Ринг за колючей проволокой | страница 83
Андрей похолодел. Он готов был броситься на полицая, на санитаров, на старосту блока, бить, рвать, кусать… Нет. Он не кролик и не морская свинка, которые слепо и покорно идут навстречу своей гибели! Он, если пришел смертный час, погибнет по-русски, «с музыкой»… В борьбе! Он убьет хоть одного гада.
Хоть одного! Эта мысль сразу успокоила Андрея. Эти мысли пронеслись в его голове за какую-то долю секунды, пока Андрей делал вид, что спросонья ничего не понимает. Растирая заспанные глаза, он переспрашивает:
— А? Что? Куда?
— В ревир, — повторил полицейский. — Сам пойдешь, или санитары понесут?
— Ну что же, пусть несут!
Плавно покачиваясь на парусиновых носилках, он смотрит на светлое небо, еще усеянное звездами. Предрассветная прохлада обволакивает тело, а свежий воздух опьяняет. Андрей смотрит на звезды. Через час, полтора взойдет солнце. А его, Андрея, может быть, уже не будет. И никто не узнает правду о его гибели, никто не сообщит о ней домой. А может быть, там уже давно считают его погибшим? Еще с той осени, с 1941 года, когда ночью он, раненый, упал на землю, когда не смог пробежать последнюю сотню метров до своих.
Молча несут его санитары, молча топает коваными каблуками полицай. «Игра началась. Надо притворяться слабым, беспомощным, — думает Андрей. — Притворяться и ждать. А когда фашистский врач станет осматривать, броситься на него, вцепиться ему в глотку — и душить, душить». Андрей даже почувствовал, как его пальцы впиваются в холеное горло ненавистного врача. Вот так. Посмотрим, как он выкатит лягушечьи глаза и судорожно раскроет рот…
В больничном блоке полицай отметил карточку и ушел.
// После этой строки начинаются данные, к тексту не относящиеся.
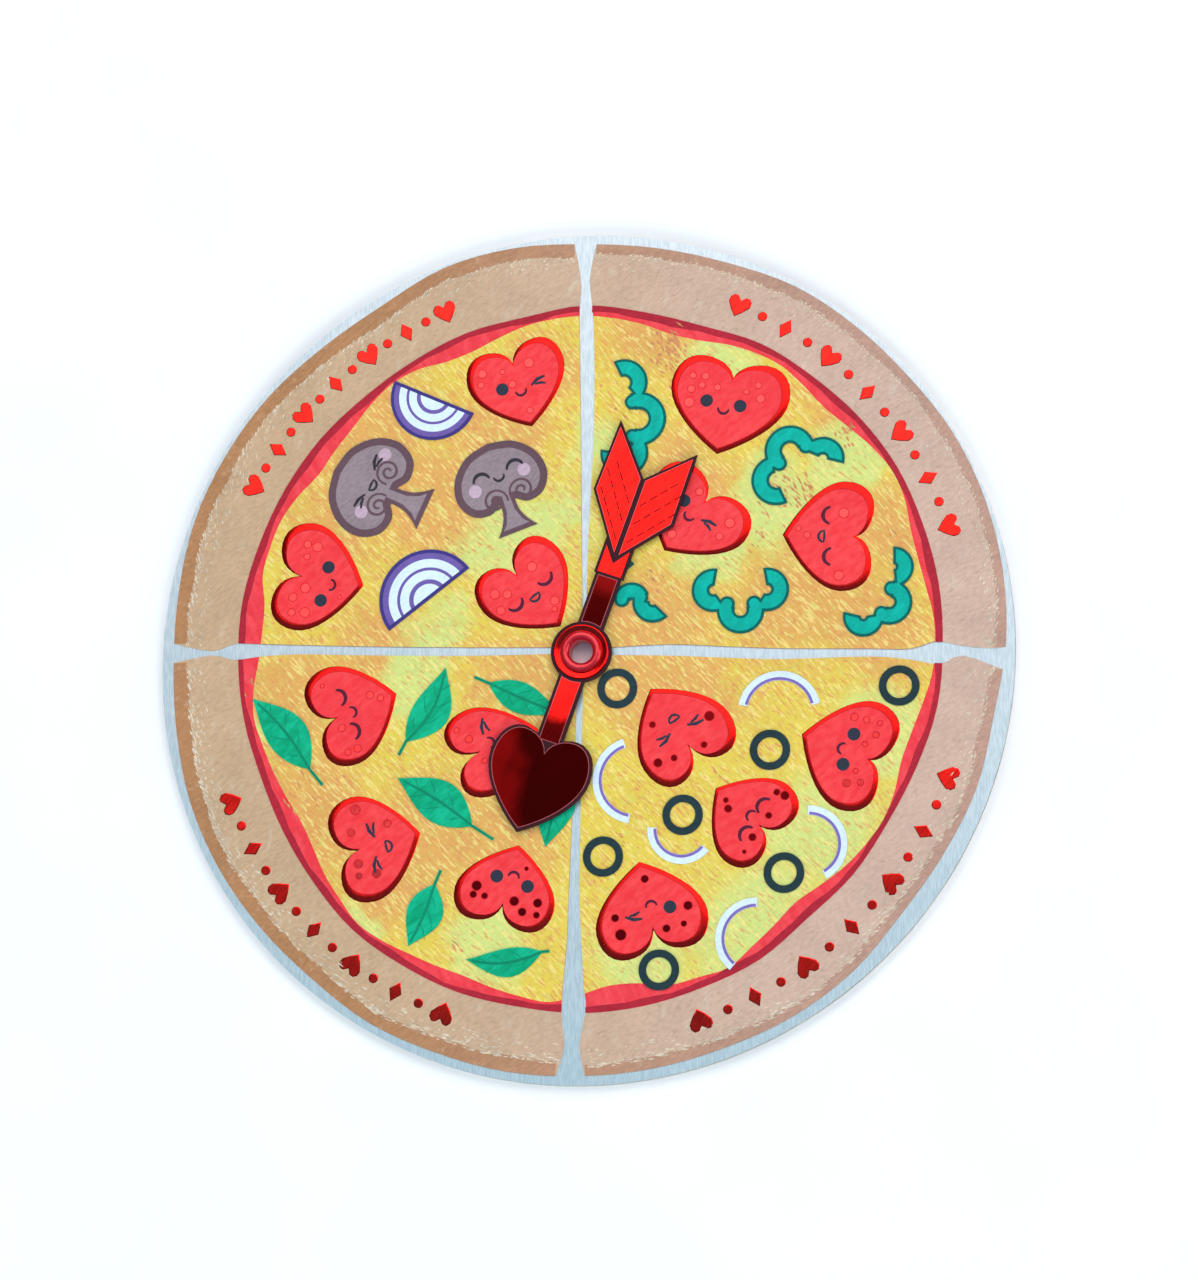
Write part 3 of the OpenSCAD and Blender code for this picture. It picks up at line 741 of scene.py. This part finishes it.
def half_disc(middle, radius, heading, trim):
    """A half disc whose straight side is set back from the onion's own by trim."""
    reach = math.degrees(math.asin(min(1, trim / radius)))
    line = arc((0, 0), radius, -90 + reach, 90 - reach, 28)
    return set_down(line, middle, heading + 90)


# Each onion half: node, middle, radius and heading
ONIONS = [("onion_half_upper", (-26.8, 46.6), 7.8, -114),
          ("onion_half_lower", (-27.2, 10.2), 8.9, 127.5)]
PURPLE, WHITE = 0, 1
# Each ring, from the skin inwards: share of the onion's radius and colour
RINGS = [(0.93, PURPLE), (0.81, WHITE), (0.64, PURPLE), (0.58, WHITE), (0.4, PURPLE),
         (0.31, WHITE)]
# Width of the skin left along an onion's straight side, in millimetres
SKIN = 0.6
z = top_of("onion_half_upper")
for name, middle, radius, heading in ONIONS:
    shape = bmesh.new()
    for k, (share, kind) in enumerate(RINGS):
        plate(shape, half_disc(middle, radius * share, heading, SKIN), z,
              z + 0.006 * (k + 1), kind)
    piece(name + "_rings", shape, [onion_purple, onion_white], "board")

# ---- Mushrooms ----------------------------------------------------------------------------
# Two printed mushroom slices with a dark brown outline, a mauve body, curled gills and a
# plain face.

mushroom_edge = paper_material("mushroom_print", ink(104, 77, 86), 0.55)
mushroom_body = paper_material("mushroom_body", ink(150, 131, 137), 0.55, 1.3)
mushroom_ink = paper_material("mushroom_ink", ink(58, 50, 60), 0.5)
mushroom_blush = paper_material("mushroom_blush", ink(198, 168, 182), 0.55)
dress(["mushroom_left", "mushroom_right"], mushroom_edge)

# One side of the body's stem, drawn upright, from the cap down to the foot
STEM = [(0.6, 1), (0.75, -4), (1.5, -6.1), (2.4, -7.1)]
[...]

Санитары поставили носилки на стол и тоже вышли. В приемном помещении стоял специфический запах больницы.
В открытую дверь, справа от стола, Андрей увидел двухэтажные нары и на них спящих больных. Кто-то глухо, надрывно стонал.
Застегивая на ходу белый халат, вошел врач. Худощавый седой немец. У Андрея бешено заколотилось сердце. Он весь напружинился, приготовился к прыжку. Вот сейчас, пусть подойдет ближе…
Но в это время за спиною врача показался санитар. Андрей с ненавистью взглянул на него и застыл в недоумении. В синей форме санитара был Пельцер, тот самый Пельцер, который ехал с ним в одном вагоне и так задушевно пел песни! Неужели этот, казалось, честный советский человек стал, спасая свою шкуру, холуем гитлеровцев?
Андрей с таким уничтожающим презрением смотрел на Пельцера, что тот, казалось, должен был вспыхнуть, как солома от прикосновения зажженной спички, но Пельцер остался невозмутимо спокойным.